Tuesday, May 29, 2007

hot like hot wings with hot chocolate in hell

Jakie to dziwne, Pawełku, że kiedy pytasz mnie rano, czy jeszcze o nim myślę, to tego samego dnia wieczorem przypadkiem go spotykam. Nie myślałam już. Przez chwilę. Teraz myślę znowu. I tak aż serce zabolało, dobrze, że teraz już nie zapominam o tabletkach.

Sunday, May 13, 2007

Hmm... Uciekanie dobrze mi idzie. I znikanie. Prawda, Malwa? Ty przestałaś, to ktoś musiał zacząć, w przyrodzie nic nie ginie.
Owocowe koktajle i mniej papierosów. Na obiad marchewka i jabłko. Maseczki regenerujące na twarzy i cały świat w dupie.
Planowanie wakacji w Marsylii.
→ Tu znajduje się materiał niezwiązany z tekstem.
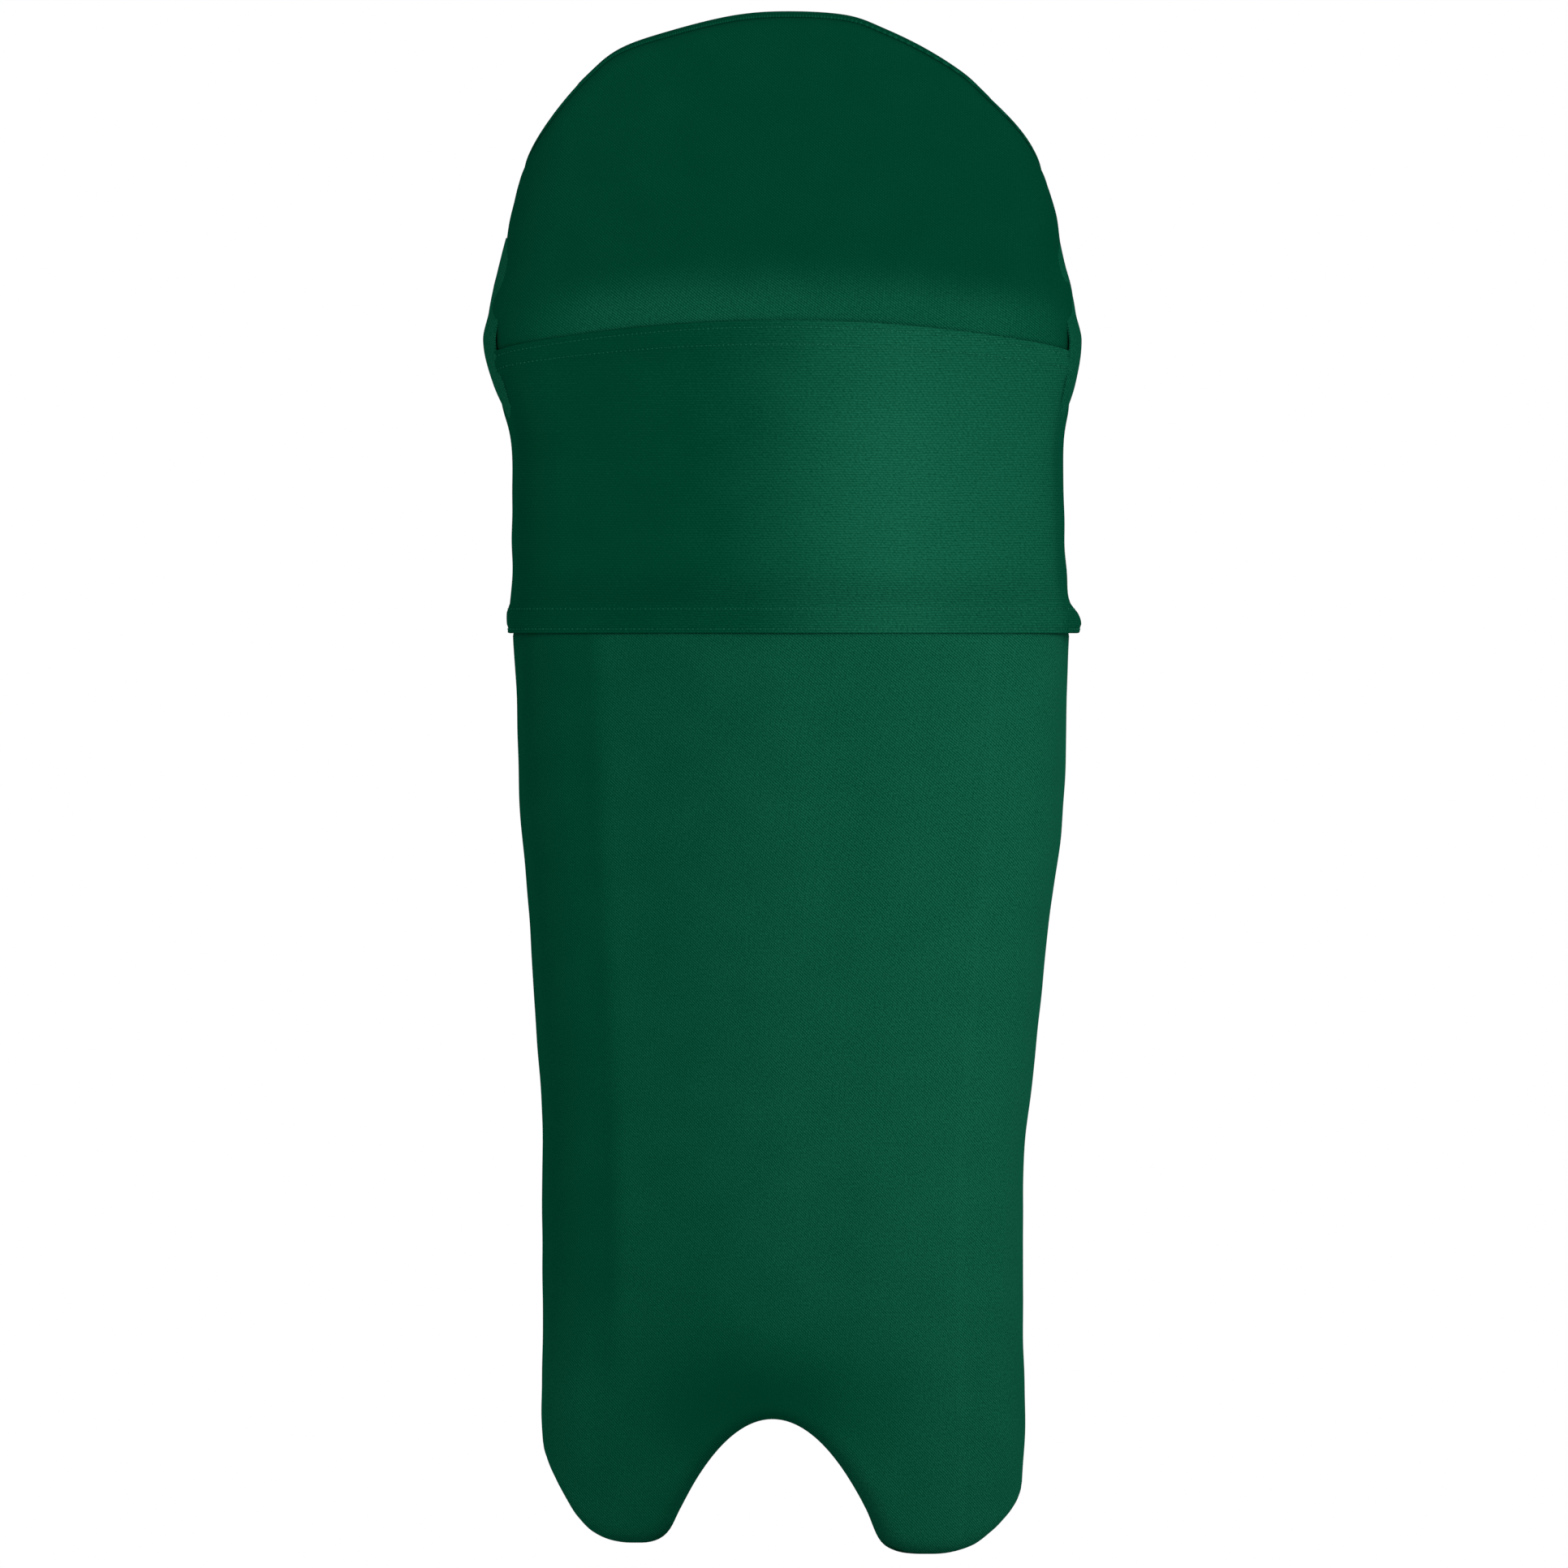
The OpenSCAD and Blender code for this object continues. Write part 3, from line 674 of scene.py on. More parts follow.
COVER_T = 1.1 * MM
middle = stretch_tone(dressed(thicken(shin_middle(), COVER_T), "shin"), shin_painted_light)
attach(middle, "shin")
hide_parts("shin_cover")
for side, name in SIDES:
    panel = stretch_tone(dressed(thicken(shin_side(side, name), COVER_T), "shin"), shin_painted_light)
    fold_blend(panel, side)
    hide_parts(f"cover_side_{name}")


# ---- The knee band, with a stitched hem along both edges ----

HEM = 11 * MM          # from a hem's edge to its inner row of stitches
BAND_D = -0.5 * MM
# how the band's end turns over the pad's rear edge: distance in from the edge, and depth, in mm
BAND_WRAP = [(6, 0.0), (3.6, 0.35), (1.8, 1.2), (0.5, 2.8), (0, 5), (0, 12), (0, 20), (0.5, 22.4),
             (1.8, 24), (3.6, 24.9), (6, 25.2), (12, 25.2), (18, 25.4), (21, 26.2), (23, 26.4), (24, 25.2)]


def band_bulge(s, z):
    """The hems are double and stand out, and are drawn in along their stitches."""
    top, low = hood_seam(s) + 0.5 * MM - z, z - KNEE_Z
    out = 0
    for e in (top, low):
        out = out + 0.9 * MM * (1 - ease(e, HEM - 0.5 * MM, HEM + 2.5 * MM))
        out = out - 0.4 * MM * (ridge(e, 2.2 * MM, 0.9 * MM) + ridge(e, HEM, 0.9 * MM))
    out = out + 0.25 * MM * waves(s, z, 0.05, 11) + 0.08 * MM * waves(s, z, 0.016, 12)
    ends = ease(np.abs(s), 100 * MM, 130 * MM)
    out = out + ends * 2.6 * MM * np.exp(-((low - 5 * MM) / (8.5 * MM)) ** 2) * np.where(s > 0, 1.35, 0.7)
    out = out - 2 * MM * ease(np.abs(s), 146 * MM, 156 * MM) * ease(z, 0.53, 0.55)
    creases = np.sin(z / (4.3 * MM) + 2 * np.sin(s / (22 * MM))) * np.exp(-(low / (30 * MM)))
    return out + 0.7 * MM * ends * creases


def knee_band():
    half = np.concatenate([np.linspace(0, 88 * MM, 34), np.linspace(90.5 * MM, KNEE_END - 9 * MM, 42)])
    way_s = np.concatenate([half, [KNEE_END - a * MM for a, _ in BAND_WRAP]])
    way_d = np.concatenate([half * 0, [b * MM for _, b in BAND_WRAP]])
    s = np.concatenate([-way_s[:0:-1], way_s])[:, None]
    d = np.concatenate([way_d[:0:-1], way_d])[:, None]
    f = graded((0, 0.11, 16), (0.11, 0.89, 52), (0.89, 1, 16))
    high = hood_seam(s) + 0.5 * MM
    z = KNEE_Z + (high - KNEE_Z) * f
    out = band_bulge(s, z) * (1 - ease(d, 4 * MM, 18 * MM))
    depth = d + BAND_D - out
    # each hem's edge rolls over to its inner side
    roll = [(0.3, 0.25), (0.1, 0.8), (0.35, 1.5), (1.2, 1.9), (5.0, 2.0)]
    low_rows = [(KNEE_Z - 0.5 * MM + a * MM + 0 * s, depth[:, :1] + b * MM) for a, b in roll][::-1]
    top_rows = [(high + 0.5 * MM - a * MM, depth[:, -1:] + b * MM) for a, b in roll]
    z = np.concatenate([r[0] for r in low_rows] + [z] + [r[0] for r in top_rows], 1)
    depth = np.concatenate([r[1] for r in low_rows] + [depth] + [r[1] for r in top_rows], 1)
    run = np.concatenate([[0], np.cumsum(np.hypot(np.diff(s[:, 0]), np.diff(d[:, 0])))])
    run = (run - run[len(run) // 2])[:, None]
    index = np.arange(z.size).reshape(z.shape)
    return mesh_piece("knee_band_cover", at(s, z, depth), grid_faces(index), cloth_of(run, z))


def stitch_row(way, spacing=2.1 * MM, length=1.35 * MM, radius=0.32 * MM):
    """Short thread stitches along a line of points, as parts for joined()."""
    way = np.asarray(way)
    run = np.concatenate([[0], np.cumsum(np.linalg.norm(np.diff(way, axis=0), axis=1))])
    spot = lambda r: np.stack([np.interp(r, run, way[:, i]) for i in range(3)], -1)
    parts = []
    for r in np.arange(spacing, run[-1] - spacing, spacing):
        line = spot(r + np.linspace(-0.5, 0.5, 5) * length)
        parts.append(tube_part(line, radius * np.array([0.35, 0.9, 1, 0.9, 0.35]), 5))
    return parts


def band_line(edge_gap, from_top):
    s = np.linspace(-KNEE_END + 6 * MM, KNEE_END - 6 * MM, 240)
    low_gap = edge_gap * (1 - 0.26 * np.minimum(1, (s / (110 * MM)) ** 2))
    z = hood_seam(s) + 0.5 * MM - low_gap if from_top else KNEE_Z + edge_gap + 0 * s
    return at(s, z, BAND_D - band_bulge(s, z) - 0.1 * MM)


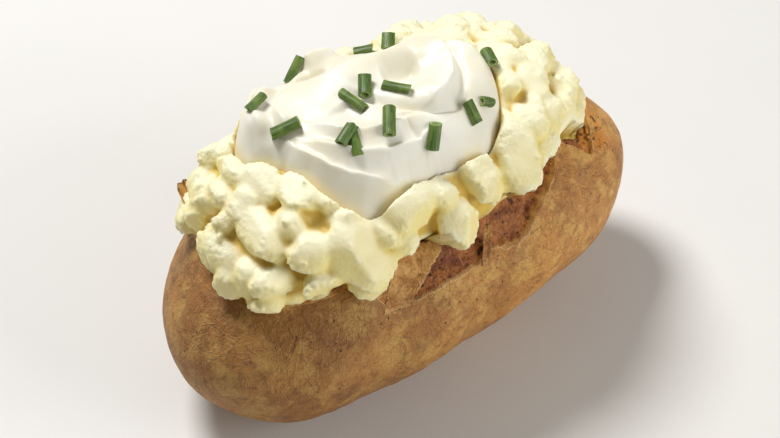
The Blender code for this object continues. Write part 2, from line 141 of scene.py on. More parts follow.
# Chunks that are told apart: place along, angle from the top, lift of the outer
# face, then width, length down the slope and thickness, all in millimetres
CHUNKS = (
    (-43, 0, 0.5, 11, 13, 9), (-38, 17, 0.0, 12, 12, 8), (-35, 27, -1.0, 6, 6, 5),
    (-46, -17, 1.0, 7, 14, 8), (-44, -39, 2.0, 9, 9, 7), (-49, -44, 1.0, 8, 11, 7),
    (-51, -15, 0.5, 8, 10, 6), (-59, 11, 1.0, 9, 11, 7), (-52, -30, -1.0, 9, 12, 8),
    (-58, -5, -0.5, 9, 10, 8), (-51, 22, 1.0, 12, 15, 10),
    (-43, 40, 0.5, 13, 14, 10), (-53, 46, 1.0, 14, 8, 8), (-43, 57, 1.0, 14, 7, 8),
    (-32, 51, 1.5, 18, 20, 11), (-32, 66, 1.0, 10, 11, 9), (-16, 42, 1.0, 14, 15, 9),
    (-19, 54, -0.5, 8, 9, 7), (-3, 60, 1.5, 13, 16, 10), (7, 45, 1.0, 12, 14, 9),
    (20, 45, 1.5, 13, 20, 10), (11, 53, -1.0, 8, 9, 6), (15, 53, -2.0, 6, 7, 5),
    (29, 36, 0.5, 10, 11, 8), (36, 23, 0.5, 10, 10, 8), (38, 34, 0.5, 9, 10, 8),
    (35, 9, 0.5, 9, 9, 8), (40, -5, 1.0, 8, 8, 7), (42, 42, 0.0, 7, 7, 6),
    (45, 53, -1.5, 6, 6, 5), (30, -19, 1.0, 10, 9, 8), (38, -22, 1.5, 8, 8, 7),
    (45, -12, 2.0, 8, 8, 7), (49, 6, 2.5, 8, 9, 7), (52, 24, 2.0, 8, 9, 7),
    (53, 34, 1.0, 8, 9, 6), (-33, 37, 0.0, 9, 10, 8), (-23, 48, 0.0, 9, 10, 8),
    (-6, 45, 0.0, 9, 10, 8), (-50, 2, 0.0, 9, 9, 8), (-44, 26, -0.5, 9, 9, 8),
    (-57, 38, 0.0, 8, 9, 6), (28, 50, -1.0, 7, 8, 6), (14, -24, 1.0, 11, 8, 8),
    (22, -33, 1.0, 11, 10, 8), (2, -36, 0.5, 10, 10, 8), (-14, -42, 0.5, 12, 10, 8),
    (-28, -50, 0.5, 12, 12, 8), (25, -13, 0.5, 11, 10, 8), (43, 12, 1.0, 9, 10, 8),
    (46, 30, 0.5, 9, 10, 8), (31, -38, 0.5, 11, 11, 8), (42, -40, 0.5, 11, 11, 8),
    (52, -12, 1.0, 9, 9, 8), (55, 8, 0.5, 8, 9, 7), (51, -36, 0.5, 9, 10, 8),
    (-51, -36, 0.5, 8, 10, 7), (-22, 56, -2.0, 9, 9, 7), (22, 52, -3.0, 8, 8, 6),
    (-54, -58, 0.0, 9, 9, 7), (-55, -38, -1.5, 8, 9, 7), (-49, -68, 0.5, 11, 10, 8),
    (56, -54, 0.0, 9, 10, 8), (58, -26, -1.0, 9, 9, 7), (50, -68, 0.5, 9, 9, 8),
    (57, 38, -1.5, 7, 9, 7), (59, 12, -1.0, 7, 9, 7),
)
CHUNK_SCALE = 1.12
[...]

Wenecja-Genua-Marsylia. Dwa tygodnie w samochodzie. Dwa tygodnie trzymania cię za rękę i prób uwierzenia, że to tak właśnie ma wyglądać mój świat, że tak właśnie wygląda moje szczęście.
I znowu się wczoraj nie najebałam, mimo wszelkich sprzyjających okoliczności, potęgowanych zawodzeniem reprezentanta Turcji na konkursie Eurowizji. Gadanie z Mahinem o seksie i wygłaszanie tyrad o ekonomii kapitalistycznej przed zdziwionym obliczem Pawła. I fajitas, które wyszły całkiem niezłe. Umiesz gotować, Anna, to jedno nie podlega wątpliwości.
Ehh... Ostatni egzamin, przeprowadzka i do domu. Domu... Domu? Znowu do domu? W końcu do domu? Nareszcie do domu?
Będziesz czekał na lotnisku. Nigdy wcześniej nie czekałeś. Kolejne spełniające się marzenie do odhaczenia. Aż dziw bierze, że tak łatwo można być szczęśliwym.